Rating: 4.5 out of 5.

Rating: 4 out of 5.

The Amazon previewer was highly accurate, but it would be better if the guidelines were easier to see.

LuLu’s previewer is fairly accurate and more helpful than the other sites but is still notably flawed.

Quality Control

Amazon

LuLu

Rating: 5 out of 5.

Rating: 5 out of 5.

The books look fantastic and feel great, they are also consistently good quality.

LuLu printing of paperbacks has always been excellent, and consistent.


That wraps up the “Print on Demand” sites I was able to use; there are more out there, but they either require up-front fees or were not recommended to me based on how inaccessible they are.

Do I have my own personal recommendation? Absolutely.

I found Amazon the easiest of the sites to use, for designing and managing my projects, but LuLu’s option for reverting to older editions/drafts is very appealing, as is its accessibility to Hardbacks and other books sizes. Blurb I would not recommend at all, not even if you’re desperate for a hardback version of your book; it is so clunky a site and difficult to use, plus the additional pressures they impose upon you to buy your book within 15 days is terrible.

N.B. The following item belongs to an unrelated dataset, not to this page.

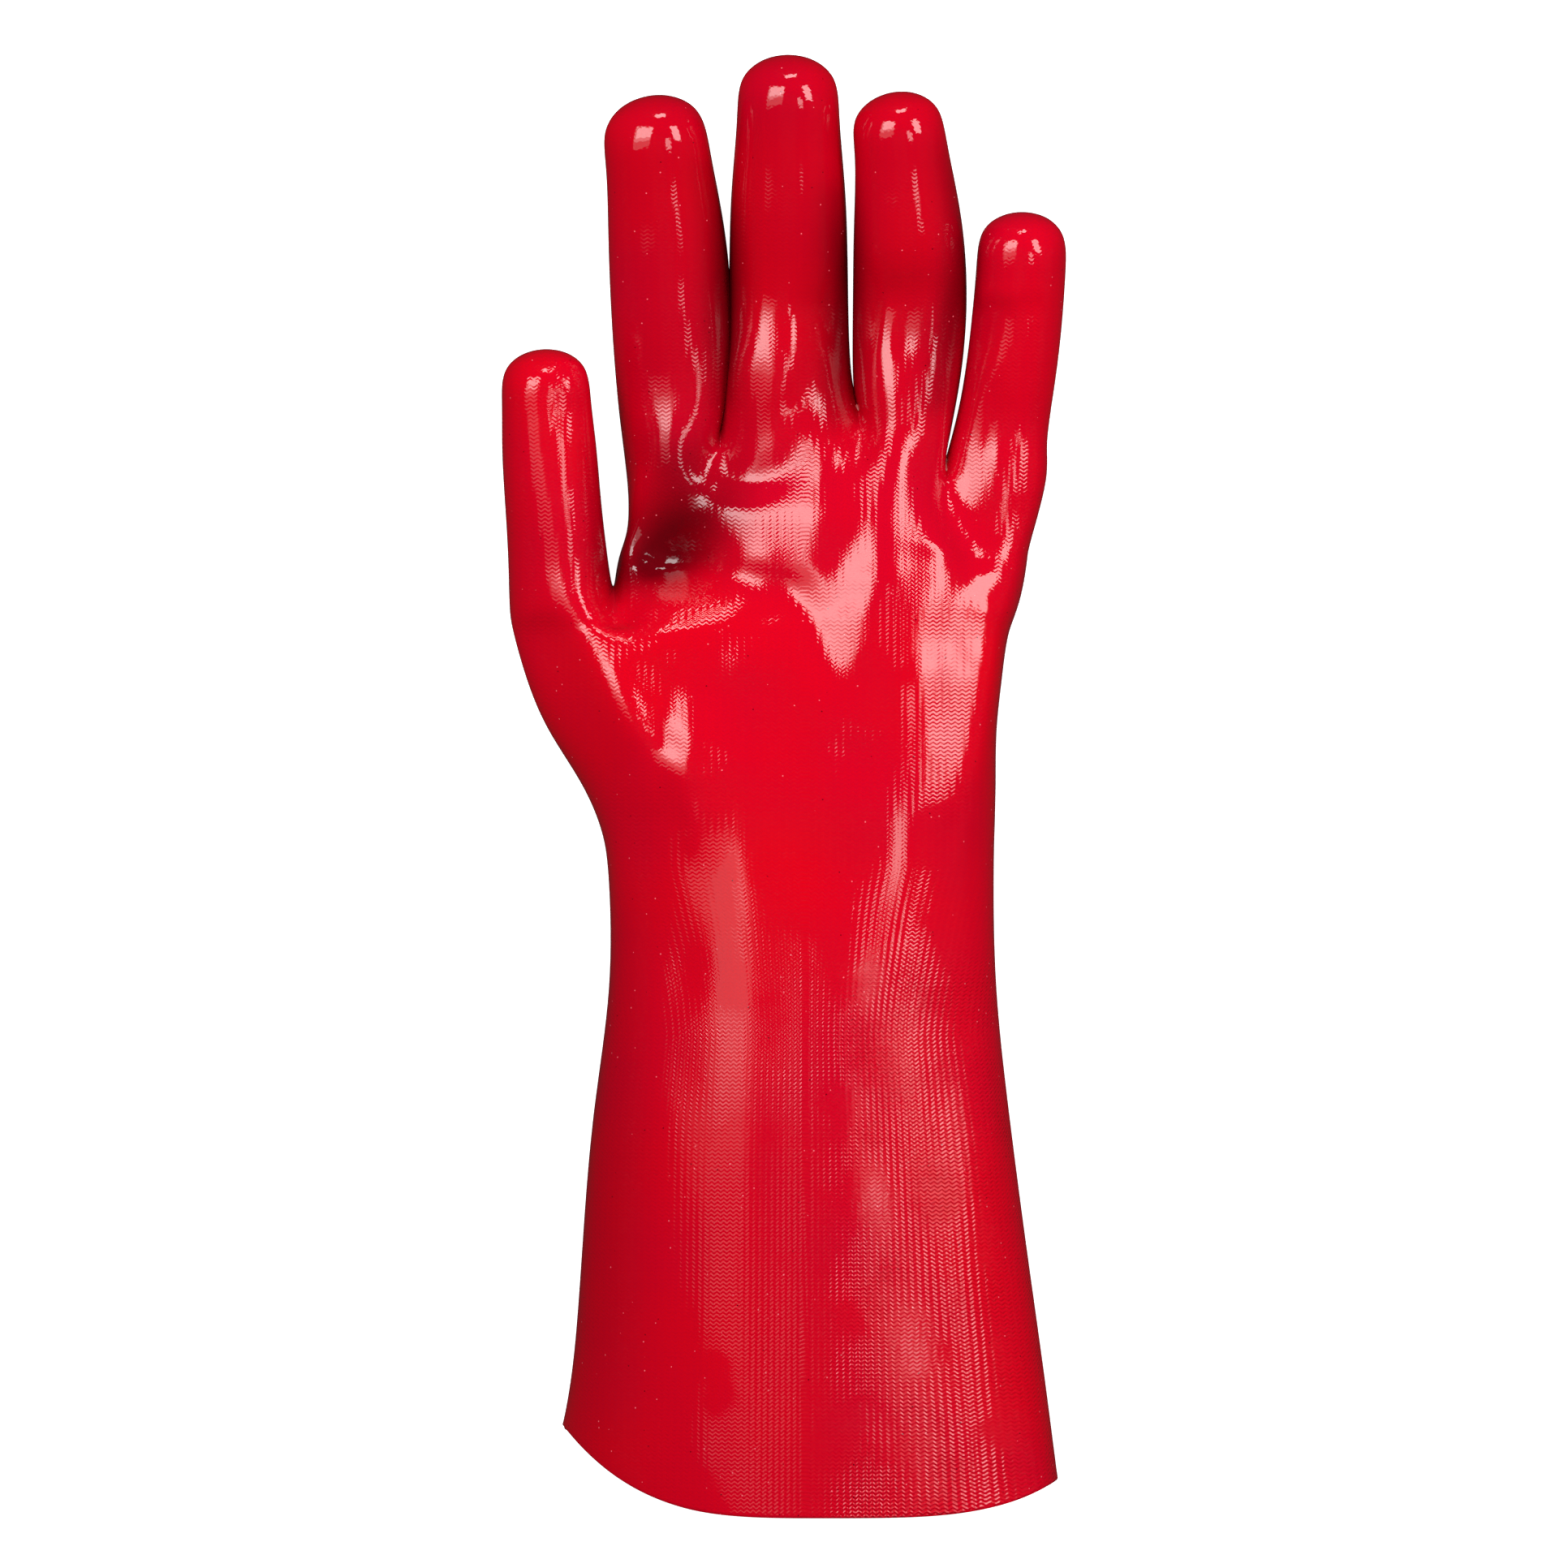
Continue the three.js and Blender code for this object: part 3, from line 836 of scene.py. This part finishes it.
@dataclass(frozen=True)
class ClothLayout:
    """How the knit lies under the coat and how far it shows. Lengths are in metres.

    The wales are counted flat across the hand and round the axis of the cuff, to both sides of the middle.
    Starts and lengths of the changes count from the origin, down the cuff or up the fingers.
    """

    axis_across: float = 5 * MM
    axis_height: float = 28 * MM
    cuff_radius: float = 44 * MM
    cuff_start: float = 20 * MM
    cuff_length: float = 40 * MM
    shown: float = 0.5
    lost_on_fingers: float = 0.38
    fingers_start: float = 110 * MM
    fingers_length: float = 40 * MM
    gained_at_right: float = 1.7
    right_start: float = 8 * MM
    right_length: float = 12 * MM
    right_cuff_start: float = 36 * MM
    right_cuff_length: float = 14 * MM

    def places(self, points: np.ndarray) -> np.ndarray:
        """Works out where points lie in the cloth.

        Args:
            points: The points' places on the glove.

        Returns:
            Each point's place across and along the cloth, and a zero.
        """
        x, y, z = points.T
        flat = x - self.axis_across
        turned = np.arctan2(flat, z - self.axis_height) * self.cuff_radius
        cuff = ramp(-y, self.cuff_start, self.cuff_length)
        across = np.abs(flat + (turned - flat) * cuff)
        return np.stack([across, y, np.zeros(len(y))], axis=1)

    def emboss(self, points: np.ndarray) -> np.ndarray:
        """Works out how far the knit shows at points.

        Args:
            points: The points' places on the glove.

        Returns:
            A factor for the height of the loops at each point.
        """
        x, y, _ = points.T
        fingers = ramp(y, self.fingers_start, self.fingers_length)
        right = ramp(x, self.right_start, self.right_length)
        right_cuff = right * ramp(-y, self.right_cuff_start, self.right_cuff_length)
        return self.shown - self.lost_on_fingers * fingers + self.gained_at_right * right_cuff


@dataclass
class GloveShell:
    """The whole glove: one coated skin with the knit inside it. Lengths are in metres."""

    wall: float = 1.3 * MM
    weld: float = 0.002 * MM
    rim_reach: float = 50 * MM
    rim_turn: float = -0.4
    subdivisions: int = 2
    fitting_rounds: int = 2
    evening_rounds: int = 4
    front_gain: float = 1.6
    # Highest share of painted shade at any point.
    painted_shade_limit: float = 0.92
    folds: list[Stroke] = field(default_factory=glove_folds)
    # Strokes where shade is painted into the coat's colour.
    painted_shade_share: list[Stroke] = field(default_factory=painted_shade_places)
    layout: ClothLayout = ClothLayout()
    coat: PvcCoat = PvcCoat()
    lining: KnitLining = KnitLining()

    def build(self) -> bpy.types.Object:
        """Builds the glove in place of its CAD solid.

        Returns:
            The glove's object.
        """
        cage = self._outer_wall()
        mesh = self._smooth_skin(cage)
        glove = bpy.data.objects.new("coated_glove", mesh)
        bpy.context.scene.collection.objects.link(glove)
        self._sculpt(mesh)
        self._mark_cloth(mesh)
        mesh.materials.append(self.coat.material())
        mesh.materials.append(self.lining.material())
        mesh.shade_smooth()
        thickness = glove.modifiers.new("wall", "SOLIDIFY")
        thickness.thickness = self.wall
        thickness.offset = -1.0
        thickness.material_offset = 1
        thickness.material_offset_rim = 0
        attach(glove, "root")
        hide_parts(SHELL_NODE)
        return glove

    def _outer_wall(self) -> bpy.types.Mesh:
        """Takes the outer wall of a copy of the CAD solid, as quads.

        Returns:
            The wall's mesh.
        """
        made = bmesh.new()
        made.from_mesh(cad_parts[SHELL_NODE].data)
        bmesh.ops.remove_doubles(made, verts=made.verts, dist=self.weld)
        bmesh.ops.join_triangles(
            made,
            faces=made.faces,
            angle_face_threshold=math.pi,
            angle_shape_threshold=math.pi,
        )
        low = min(v.co.y for v in made.verts)
        rim = [
            f
            for f in made.faces
            if f.normal.y < self.rim_turn and f.calc_center_median().y < low + self.rim_reach
        ]
        bmesh.ops.delete(made, geom=rim, context="FACES")
        self._keep_furthest_island(made)
        mesh = bpy.data.meshes.new("glove_wall")
        made.to_mesh(mesh)
        made.free()
        return mesh

    @staticmethod
    def _keep_furthest_island(made: bmesh.types.BMesh) -> None:
        """Deletes all but the island that reaches furthest along the fingers.

        Args:
            made: The mesh, changed in place.
        """
        left = set(made.verts)
        islands = []
        while left:
            island = set()
            border = [left.pop()]
            while border:
                vertex = border.pop()
                island.add(vertex)
                for edge in vertex.link_edges:
                    other = edge.other_vert(vertex)
                    if other in left:
                        left.discard(other)
                        border.append(other)
            islands.append(island)
        furthest = max(islands, key=lambda verts: max(v.co.y for v in verts))
        spare = [v for v in made.verts if v not in furthest]
        bmesh.ops.delete(made, geom=spare, context="VERTS")

    def _smooth_skin(self, cage: bpy.types.Mesh) -> bpy.types.Mesh:
        """Subdivides the wall into a smooth skin that still passes through its points.

        Args:
            cage: The wall's mesh.

        Returns:
            The fine mesh.
        """
        count = len(cage.vertices)
        wanted = read_points(cage)
        holder = bpy.data.objects.new("skin_cage", cage)
        bpy.context.scene.collection.objects.link(holder)
        smoother = holder.modifiers.new("smooth", "SUBSURF")
        smoother.levels = smoother.render_levels = self.subdivisions
        for _ in range(self.fitting_rounds):
            reached = read_points(self._evaluated(holder))[:count]
            write_points(cage, read_points(cage) + wanted - reached)
        skin = self._evaluated(holder)
        bpy.data.objects.remove(holder)
        skin.name = "glove_skin"
        return skin

    @staticmethod
    def _evaluated(holder: bpy.types.Object) -> bpy.types.Mesh:
        """Applies an object's modifiers.

        Args:
            holder: The object.

        Returns:
            A new mesh.
        """
        graph = bpy.context.evaluated_depsgraph_get()
        graph.update()
        return bpy.data.meshes.new_from_object(holder.evaluated_get(graph))

    def _sculpt(self, mesh: bpy.types.Mesh) -> None:
        """Presses the folds into the palm side, and keeps the back above the floor.

        Args:
            mesh: The skin, changed in place.
        """
        points = read_points(mesh)
        facing = read_normals(mesh)
        front = np.clip(facing[:, 2] * self.front_gain, 0, 1)
        lift = self._evened(mesh, added_up(self.folds, points))
        points += facing * (lift * front * MM)[:, None]
        points[:, 2] = np.maximum(points[:, 2], 0.0)
        write_points(mesh, points)

    def _evened(self, mesh: bpy.types.Mesh, values: np.ndarray) -> np.ndarray:
        """Evens out values over neighbouring points.

        Args:
            mesh: The skin.
            values: A value for each point.

        Returns:
            The evened values.
        """
        ends = np.empty(len(mesh.edges) * 2, dtype=int)
        mesh.edges.foreach_get("vertices", ends)
        first, second = ends.reshape(-1, 2).T
        count = np.bincount(ends, minlength=len(values))
        for _ in range(self.evening_rounds):
            total = np.bincount(first, values[second], len(values))
            total += np.bincount(second, values[first], len(values))
            values = (values + total / count) / 2
        return values

    def _mark_cloth(self, mesh: bpy.types.Mesh) -> None:
        """Stores each point's place in the cloth, how far the knit shows and how much painted shade darkens
        the red.

        Args:
            mesh: The skin, changed in place.
        """
        points = read_points(mesh)
        write_attribute(mesh, "knit", self.layout.places(points))
        write_attribute(mesh, "emboss", self.layout.emboss(points))
        # Painted shade: the share of the dark red at each point, from the painted shade strokes.
        painted_shade_share = np.clip(added_up(self.painted_shade_share, points), 0, self.painted_shade_limit)
        write_attribute(mesh, "painted_shade_share", painted_shade_share)


def read_points(mesh: bpy.types.Mesh) -> np.ndarray:
    """Reads a mesh's points.

    Args:
        mesh: The mesh.

    Returns:
        An array of places.
    """
    found = np.empty(len(mesh.vertices) * 3)
    mesh.vertices.foreach_get("co", found)
    return found.reshape(-1, 3)


def read_normals(mesh: bpy.types.Mesh) -> np.ndarray:
    """Reads the outward direction at a mesh's points.

    Args:
        mesh: The mesh.

    Returns:
        An array of unit vectors.
    """
    found = np.empty(len(mesh.vertices) * 3)
    mesh.vertex_normals.foreach_get("vector", found)
    return found.reshape(-1, 3)


def write_points(mesh: bpy.types.Mesh, points: np.ndarray) -> None:
    """Moves a mesh's points.

    Args:
        mesh: The mesh.
        points: Their new places.
    """
    mesh.vertices.foreach_set("co", points.ravel())
    mesh.update()


def write_attribute(mesh: bpy.types.Mesh, name: str, values: np.ndarray) -> None:
    """Stores a number or a vector at each of a mesh's points.

    Args:
        mesh: The mesh.
        name: The attribute's name.
        values: One number or one row for each point.
    """
    kind, entry = ("FLOAT", "value") if values.ndim == 1 else ("FLOAT_VECTOR", "vector")
    layer = mesh.attributes.new(name, kind, "POINT")
    layer.data.foreach_set(entry, values.astype(np.float32).ravel())


@dataclass
class Softbox:
    """One rectangular light that faces the glove. Lengths are in metres."""

    name: str
    place: tuple[float, float, float]
    size: tuple[float, float]
    brightness: float
    mirrored: bool = True
    aim: tuple[float, float, float] = (0.0, 0.05, 0.03)

    def hang(self) -> None:
        """Hangs the light, which only shows as a reflection, and not even that unless it is mirrored."""
        light = bpy.data.lights.new(self.name, "AREA")
        light.shape = "RECTANGLE"
        light.size, light.size_y = self.size
        light.energy = self.brightness * self.size[0] * self.size[1] * math.pi
        lamp = bpy.data.objects.new(self.name, light)
        bpy.context.scene.collection.objects.link(lamp)
        lamp.location = self.place
        back = (Vector(self.place) - Vector(self.aim)).normalized()
        side = Vector((0, 1, 0)).cross(back).normalized()
        turn = Matrix((side, back.cross(side), back)).transposed()
        lamp.rotation_euler = turn.to_euler()
        lamp.visible_glossy = self.mirrored
        lamp.visible_camera = False


def studio_lights() -> list[Softbox]:
    """Lists the lights.

    Returns:
        The softboxes that the coat mirrors, then the fills that it doesn't.
    """
    return [
        Softbox("left_softbox", (-0.46, 0.31, 0.82), (0.62, 0.78), 1.1),
        Softbox("left_softbox_glow", (-0.46, 0.43, 0.82), (0.60, 0.54), 2.2),
        Softbox("left_softbox_core", (-0.44, 0.48, 0.84), (0.56, 0.40), 4.0),
        Softbox("right_softbox", (0.64, 0.42, 0.62), (0.24, 0.50), 7.5),
        Softbox("right_panel", (0.43, 0.05, 0.87), (0.17, 0.25), 4.4),
        Softbox("far_softbox", (0.06, 0.95, 0.30), (0.30, 0.16), 8.0),
        Softbox("overhead_fill", (0.0, -0.04, 1.15), (0.7, 0.7), 1.75, mirrored=False),
        Softbox("right_fill", (1.1, 0.1, 0.7), (0.7, 0.9), 1.9, mirrored=False),
        Softbox("low_right_fill", (1.2, 0.0, 0.22), (0.4, 0.8), 2.6, mirrored=False),
        Softbox("low_left_fill", (-1.2, 0.0, 0.22), (0.4, 0.8), 2.6, mirrored=False),
        Softbox("low_far_fill", (0.0, 1.2, 0.22), (0.8, 0.4), 2.0, mirrored=False),
        Softbox("low_near_fill", (0.0, -1.2, 0.22), (0.8, 0.4), 3.0, mirrored=False),
    ]


@dataclass
class Studio:
    """Floor, lights and camera. Lengths are in metres."""

    floor_size: float = 8.0
    camera_height: float = 4.0
    camera_reach: float = 20.0
    frame_width: float = PIXEL * PHOTO_PIXELS
    glove_height: float = 0.035
    room_colour: Colour = (1.0, 1.0, 1.0, 1.0)
    room_glow: float = 0.02
    floor: FloorFinish = FloorFinish()
    softboxes: list[Softbox] = field(default_factory=studio_lights)

    def build(self) -> None:
        """Builds the studio round the glove."""
        self._lay_floor()
        self._hang_lights()
        self._place_camera()
        bpy.context.scene.view_settings.view_transform = "Standard"

    def _lay_floor(self) -> None:
        """Lays the floor under the glove."""
        made = bmesh.new()
        bmesh.ops.create_grid(made, x_segments=1, y_segments=1, size=self.floor_size / 2)
        mesh = bpy.data.meshes.new("floor")
        made.to_mesh(mesh)
        made.free()
        mesh.materials.append(self.floor.material())
        floor = bpy.data.objects.new("floor", mesh)
        bpy.context.scene.collection.objects.link(floor)
        floor.visible_glossy = False
        floor.visible_diffuse = False

    def _hang_lights(self) -> None:
        """Hangs the softboxes and sets a dim room."""
        for box in self.softboxes:
            box.hang()
        world = bpy.data.worlds.new("dim_room")
        bpy.context.scene.world = world
        world.use_nodes = True
        background = world.node_tree.nodes["Background"]
        background.inputs["Color"].default_value = self.room_colour
        background.inputs["Strength"].default_value = self.room_glow

    def _place_camera(self) -> None:
        """Places the camera straight above the palm."""
        camera = bpy.data.cameras.new("camera")
        camera.lens = camera.sensor_width * (self.camera_height - self.glove_height) / self.frame_width
        camera.clip_end = self.camera_reach
        holder = bpy.data.objects.new("camera", camera)
        bpy.context.scene.collection.objects.link(holder)
        holder.location = (0.0, 0.0, self.camera_height)
        bpy.context.scene.camera = holder


def main() -> None:
    """Builds the glove and its studio."""
    logging.basicConfig(level=logging.INFO)
    glove = GloveShell().build()
    log.info("%s: %d faces", glove.name, len(glove.data.polygons))
    Studio().build()


if __name__ == "__main__":
    main()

If you want hardbacks, I advise you use LuLu. Paperbacks, you could use either Amazon or LuLu and receive great results. If you have your own PDF cover either site works well. If you need to use a cover creator though, then Amazon is the way to go as it was a lot easier to use and had more options than LuLu’s.

Final Verdict

Amazon

Blurb

LuLu

Rating: 3.5 out of 5.

Rating: 1 out of 5.

Rating: 4 out of 5.

Amazon is by far the easiest of the sites to use, is the cheapest for print distribution costs, and has some tools for marketing.

Blurb is a confusing site with poor quality control and a surreal program dependency in order to function, it also charges the most in distribution.

LuLu is an easy site to use with great quality production and a wide range of book types to work with, but there is room for improvement.